The maximum for the D50 is 1/125. A higher shutter speed will begin cutting off the frame, as you discovered. This isn't specific to the D50. Every camera with a focal plane shutter has the same issue. The maximum synch speed varies based on the design of the shutter, but they all have a maximum. Only leaf shuttered lenses can synch at any shutter speed.

Remember that with flash photography, it is the duration of the flash that determines the length of time for the exposure, not the shutter speed. My strobes might be as slow as 1/125 second when fired at full power. Honestly I don't know. I never have to crank them up that far. Usually we're dealing with a fraction of 1/1000 th.

Thanks very much for your reply. I understand flash synch speed. I have actually used this camera and these flashes before at 1/4000th shutter speed and gotten acceptable images (in my early days when I actually did not understand sync speed).

However, the D50 max synch speed is actually 1/500th of a second, and as I stated above I have shot at 1/4000th of a second and gotten images before. I do not believe this is a sync issue.

I had another thought that possibly it is a lens issue, when i leave work in a few minutes and get home I am going to run my test using another lens to rule that out as well.

Still looking for answers.
 
When you're looking through the viewfinder, the aperture is wide open, all the way at 1.8. When you hit the shutter, it closes down to whatever you have it set for. The D50 doesn't have a DOF preview button to show that, unfortunately. So it's probably not the lens. Unless it's closing down way too far.
 
Interesting, dunno why the heck I did not think of that. Got my camera here at work with me tonite so gonna try some test shots to see if I can isolate the issue some more. will post images shortly
 
My bet is that the light just wasn't strong enough. To test, set your camera on Aperture Priority locked to f/1.8 and see what shutter speed it reccomends. If you go more than 2-3 stops or so past that with the shutter speed, the camera won't be able to get enough light to make any image.
 
Tiberius said:
My bet is that the light just wasn't strong enough. To test, set your camera on Aperture Priority locked to f/1.8 and see what shutter speed it reccomends. If you go more than 2-3 stops or so past that with the shutter speed, the camera won't be able to get enough light to make any image.

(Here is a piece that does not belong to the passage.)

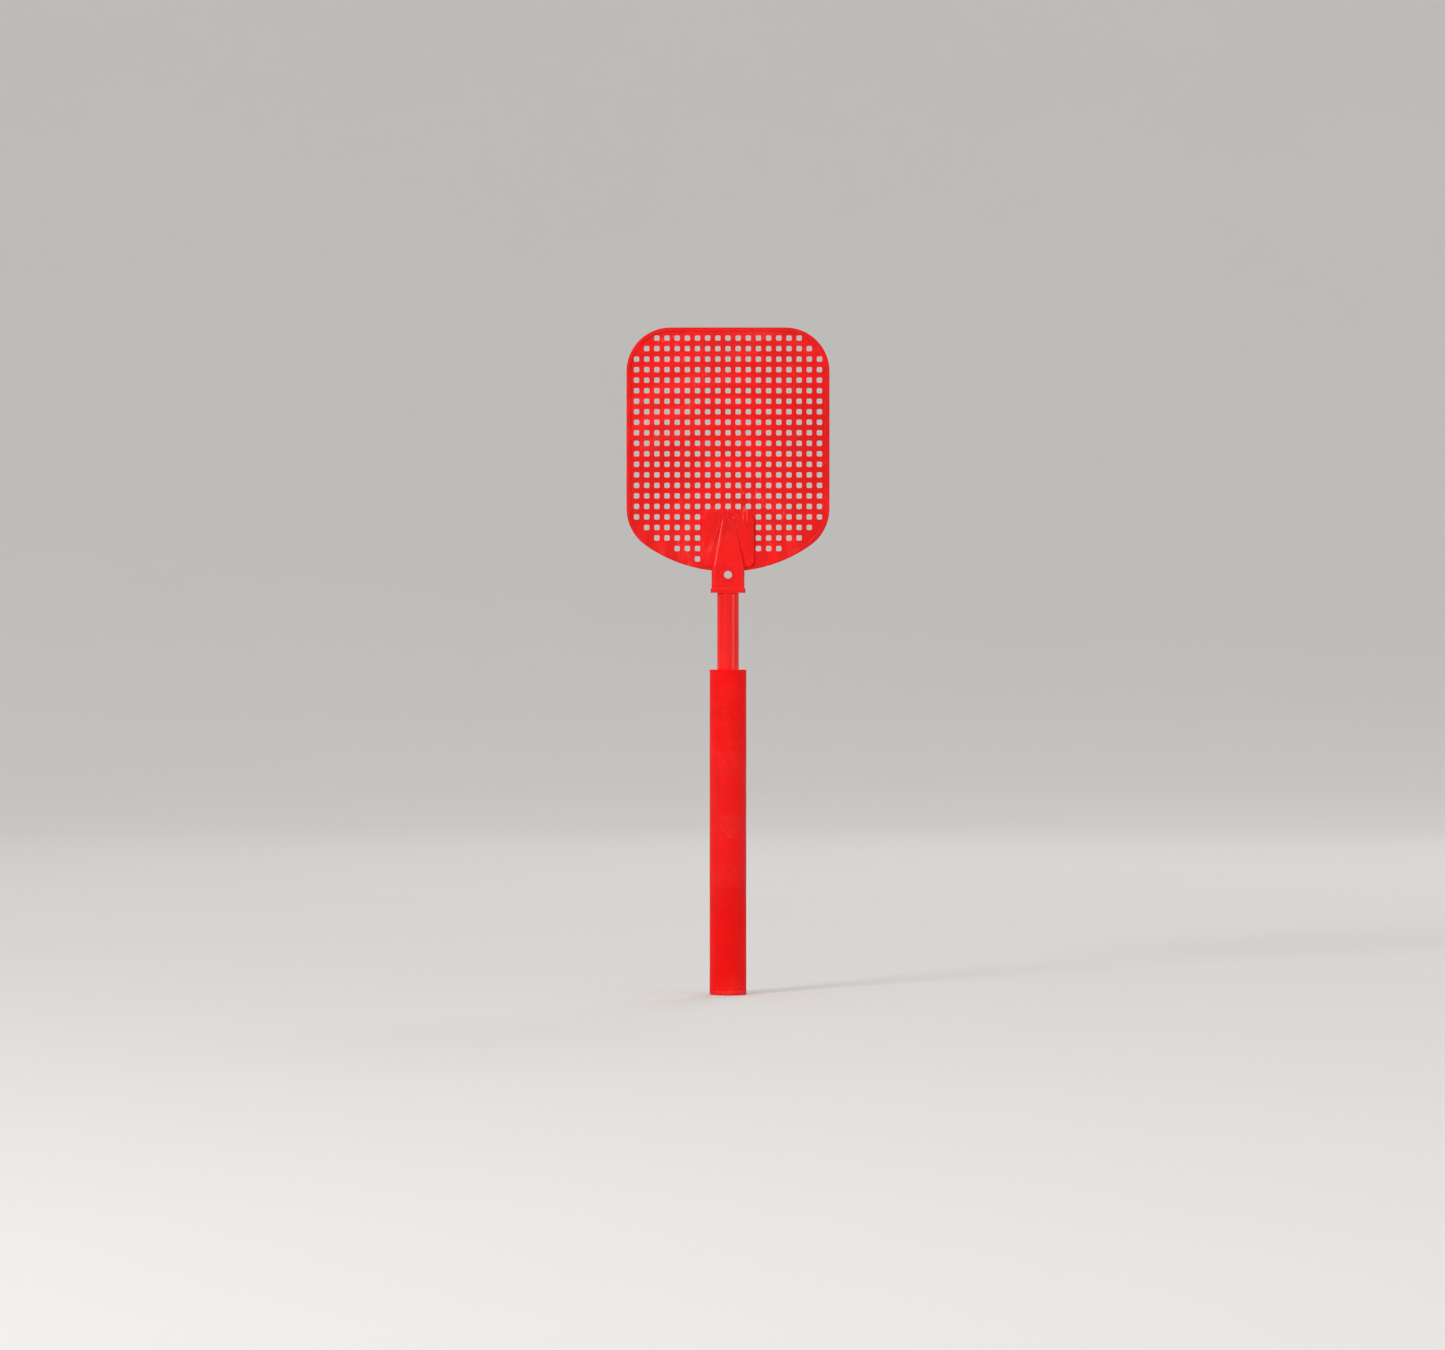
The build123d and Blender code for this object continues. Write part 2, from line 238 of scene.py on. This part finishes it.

Gonna have to test it some more when I get home. Don't think it was an issue of not enough light since I had two Alien Bee B800's firing at full power in a 12x15 studio

How does one shoot aperture priority with studio strobes. The meter can't meter light that sin't there yet. I always have to shoot in manual mode, Aperture priority always blows out because it meters before the shutter fires (which is when the strobes trip)
 
Oh, so this was with Studio Lights? Lack of lighting shouldn't be an issue then. Wasn't aware of that fact.
 
fotogenik said:
How does one shoot aperture priority with studio strobes. The meter can't meter light that sin't there yet.

One doesn't. There is no mechanism for shortening the flash duration from the camera. One uses a hand held flash meter or trial and error.
 
I finally figured it out. Low battery in the receiver of my wireless flash trigger system. replaced the two double a batts and all is well.